Objective:
Copy all the material below, exactly as it stands.

Dataset section:
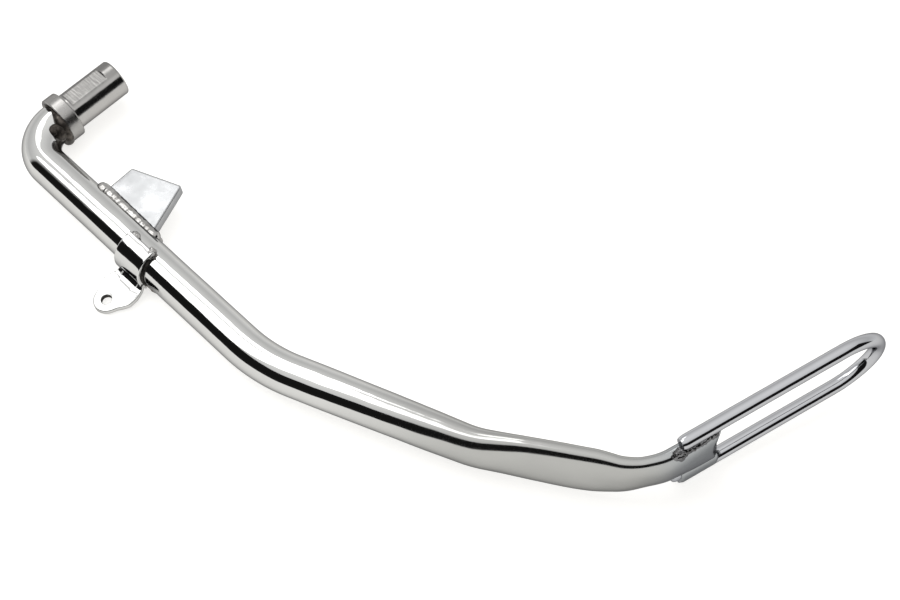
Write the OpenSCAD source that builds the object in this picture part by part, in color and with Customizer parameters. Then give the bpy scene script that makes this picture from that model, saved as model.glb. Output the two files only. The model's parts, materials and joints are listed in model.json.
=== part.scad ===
// Chromed motorcycle kickstand. Units are mm and +Z is up.
// The pin axis is the Y axis and the front face of the collar is at y = 0.
// The leg lies flat: every bend is in the XY plane.

/* [Bar] */
// Diameter of the round bar the leg is made from
bar_d = 15.9; // [13:0.1:19]
// Straight length of the neck behind the collar
neck_l = 0.6; // [0.4:0.1:6]
// Centreline radius of the tight bend next to the pin
bend1_r = 15.2; // [12:0.1:20]
// Length of the upper leg, pin axis to second bend
leg_a = 145; // [125:1:190]
// Length of the middle leg, second bend to third bend
leg_b = 84.5; // [70:0.5:120]
// Length of the lower leg, third bend to the foot bend
leg_c = 60.5; // [52:0.5:80]

/* [Bends] */
// Turn of the second bend, in degrees
bend2 = 20.3; // [10:0.1:28]
// Centreline radius of the second bend
bend2_r = 70; // [40:1:110]
// Turn of the third bend, in degrees
bend3 = 11; // [6:0.1:16]
// Centreline radius of the third bend
bend3_r = 45; // [30:1:80]
// Turn of the foot bend, in degrees
bend4 = 43.8; // [30:0.1:55]
// Centreline radius of the foot bend
bend4_r = 26; // [20:1:50]

/* [Pivot pin] */
// Diameter of the pivot pin
pin_d = 15.8; // [13:0.1:18]
// Length of the pivot pin in front of the collar
pin_l = 25; // [18:0.5:36]
// Chamfer on the free end of the pin
pin_chamfer = 0.9; // [0.3:0.1:2]
// Diameter of the thrust collar
collar_d = 20.2; // [19.4:0.1:26]
// Thickness of the thrust collar
collar_t = 5.9; // [4:0.1:8]
// Depth of the milled flat on the pin
flat_depth = 0.8; // [0.3:0.1:1.2]
// Full round length left between the flat and the free end
flat_gap = 5.4; // [3:0.1:8]
// Diameter of the tapped hole in the pin end
tap_d = 6.6; // [5:0.1:8]
// Depth of the tapped hole
tap_depth = 16; // [8:0.5:18]

/* [Stop plate] */
// Thickness of the stop plate
stop_t = 4.8; // [3:0.1:8]
// Distance from the pin axis to the near side of the stop plate
stop_x = 42; // [36:0.5:50]
// Length of the root of the stop plate along the leg
stop_root = 29.5; // [24:0.5:34]
// Height of the near corner above the upper leg axis
stop_near_h = 21.5; // [18:0.5:26]
// Height of the far corner above the upper leg axis
stop_far_h = 29.6; // [24:0.5:34]
// How far the outer edge reaches along the leg
stop_top = 21.3; // [16:0.1:26]
// Corner radius of the stop plate
stop_round = 1.2; // [0.6:0.1:2.5]

/* [Spring bracket] */
// Thickness of the bracket sheet
sheet_t = 2.3; // [1.5:0.1:3]
// Distance from the pin axis to the near side of the bracket
bracket_x = 69.8; // [60:0.1:90]
// Width of the bracket along the leg
bracket_w = 14.4; // [11:0.1:20]
// Distance from the upper leg axis to the hole in the tab
hook_reach = 22; // [19:0.1:28]
// Diameter of the spring hole
hook_d = 4.2; // [3:0.1:6]
// Radius of the round end of the tab
tab_end_r = 5.2; // [4.4:0.1:7]
// Greatest width of the tab along the leg
tab_w = 16.8; // [13:0.1:20]
// Drop of the top of the tab below the leg axis
tab_drop = 4; // [3:0.1:4.6]

/* [Foot] */
// Width of the flattened foot
foot_w = 22; // [19:0.1:24]
// Thickness of the flattened foot at its end
foot_t = 6; // [5:0.1:8]
// Length of the foot past the foot bend corner
foot_l = 30; // [24:0.5:36]
// Radius of the hollow end of the foot
foot_end_r = 17; // [14:0.5:30]
// Diameter of the foot loop rod
rod_d = 5.4; // [4.5:0.1:6.5]
// Start of the loop arms past the foot bend corner
loop_start = 14; // [12:0.5:18]
// Length of the loop from the foot bend corner to its tip
loop_l = 99; // [80:0.5:125]

/* [Hidden] */
$fn = 96;

bar_r = bar_d / 2;
pin_r = pin_d / 2;
collar_r = collar_d / 2;
rod_r = rod_d / 2;
// Distance from the collar face to the axis of the upper leg
leg_off = collar_t + neck_l + bend1_r;
// Gap between the edge of the foot and the loop rod
arm_gap = 0.15;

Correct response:
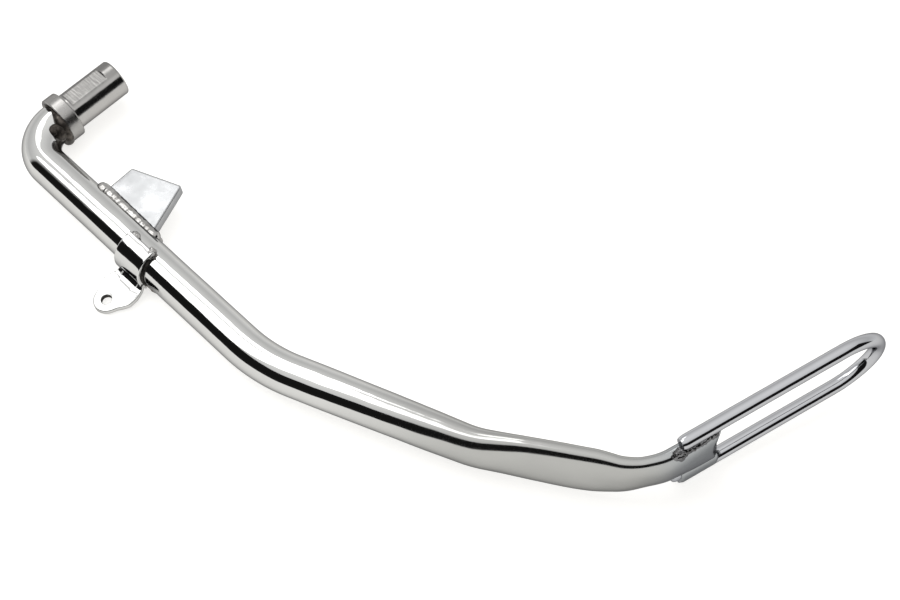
Write the OpenSCAD source that builds the object in this picture part by part, in color and with Customizer parameters. Then give the bpy scene script that makes this picture from that model, saved as model.glb. Output the two files only. The model's parts, materials and joints are listed in model.json.
=== part.scad ===
// Chromed motorcycle kickstand. Units are mm and +Z is up.
// The pin axis is the Y axis and the front face of the collar is at y = 0.
// The leg lies flat: every bend is in the XY plane.

/* [Bar] */
// Diameter of the round bar the leg is made from
bar_d = 15.9; // [13:0.1:19]
// Straight length of the neck behind the collar
neck_l = 0.6; // [0.4:0.1:6]
// Centreline radius of the tight bend next to the pin
bend1_r = 15.2; // [12:0.1:20]
// Length of the upper leg, pin axis to second bend
leg_a = 145; // [125:1:190]
// Length of the middle leg, second bend to third bend
leg_b = 84.5; // [70:0.5:120]
// Length of the lower leg, third bend to the foot bend
leg_c = 60.5; // [52:0.5:80]

/* [Bends] */
// Turn of the second bend, in degrees
bend2 = 20.3; // [10:0.1:28]
// Centreline radius of the second bend
bend2_r = 70; // [40:1:110]
// Turn of the third bend, in degrees
bend3 = 11; // [6:0.1:16]
// Centreline radius of the third bend
bend3_r = 45; // [30:1:80]
// Turn of the foot bend, in degrees
bend4 = 43.8; // [30:0.1:55]
// Centreline radius of the foot bend
bend4_r = 26; // [20:1:50]

/* [Pivot pin] */
// Diameter of the pivot pin
pin_d = 15.8; // [13:0.1:18]
// Length of the pivot pin in front of the collar
pin_l = 25; // [18:0.5:36]
// Chamfer on the free end of the pin
pin_chamfer = 0.9; // [0.3:0.1:2]
// Diameter of the thrust collar
collar_d = 20.2; // [19.4:0.1:26]
// Thickness of the thrust collar
collar_t = 5.9; // [4:0.1:8]
// Depth of the milled flat on the pin
flat_depth = 0.8; // [0.3:0.1:1.2]
// Full round length left between the flat and the free end
flat_gap = 5.4; // [3:0.1:8]
// Diameter of the tapped hole in the pin end
tap_d = 6.6; // [5:0.1:8]
// Depth of the tapped hole
tap_depth = 16; // [8:0.5:18]

/* [Stop plate] */
// Thickness of the stop plate
stop_t = 4.8; // [3:0.1:8]
// Distance from the pin axis to the near side of the stop plate
stop_x = 42; // [36:0.5:50]
// Length of the root of the stop plate along the leg
stop_root = 29.5; // [24:0.5:34]
// Height of the near corner above the upper leg axis
stop_near_h = 21.5; // [18:0.5:26]
// Height of the far corner above the upper leg axis
stop_far_h = 29.6; // [24:0.5:34]
// How far the outer edge reaches along the leg
stop_top = 21.3; // [16:0.1:26]
// Corner radius of the stop plate
stop_round = 1.2; // [0.6:0.1:2.5]

/* [Spring bracket] */
// Thickness of the bracket sheet
sheet_t = 2.3; // [1.5:0.1:3]
// Distance from the pin axis to the near side of the bracket
bracket_x = 69.8; // [60:0.1:90]
// Width of the bracket along the leg
bracket_w = 14.4; // [11:0.1:20]
// Distance from the upper leg axis to the hole in the tab
hook_reach = 22; // [19:0.1:28]
// Diameter of the spring hole
hook_d = 4.2; // [3:0.1:6]
// Radius of the round end of the tab
tab_end_r = 5.2; // [4.4:0.1:7]
// Greatest width of the tab along the leg
tab_w = 16.8; // [13:0.1:20]
// Drop of the top of the tab below the leg axis
tab_drop = 4; // [3:0.1:4.6]

/* [Foot] */
// Width of the flattened foot
foot_w = 22; // [19:0.1:24]
// Thickness of the flattened foot at its end
foot_t = 6; // [5:0.1:8]
// Length of the foot past the foot bend corner
foot_l = 30; // [24:0.5:36]
// Radius of the hollow end of the foot
foot_end_r = 17; // [14:0.5:30]
// Diameter of the foot loop rod
rod_d = 5.4; // [4.5:0.1:6.5]
// Start of the loop arms past the foot bend corner
loop_start = 14; // [12:0.5:18]
// Length of the loop from the foot bend corner to its tip
loop_l = 99; // [80:0.5:125]

/* [Hidden] */
$fn = 96;

bar_r = bar_d / 2;
pin_r = pin_d / 2;
collar_r = collar_d / 2;
rod_r = rod_d / 2;
// Distance from the collar face to the axis of the upper leg
leg_off = collar_t + neck_l + bend1_r;
// Gap between the edge of the foot and the loop rod
arm_gap = 0.15;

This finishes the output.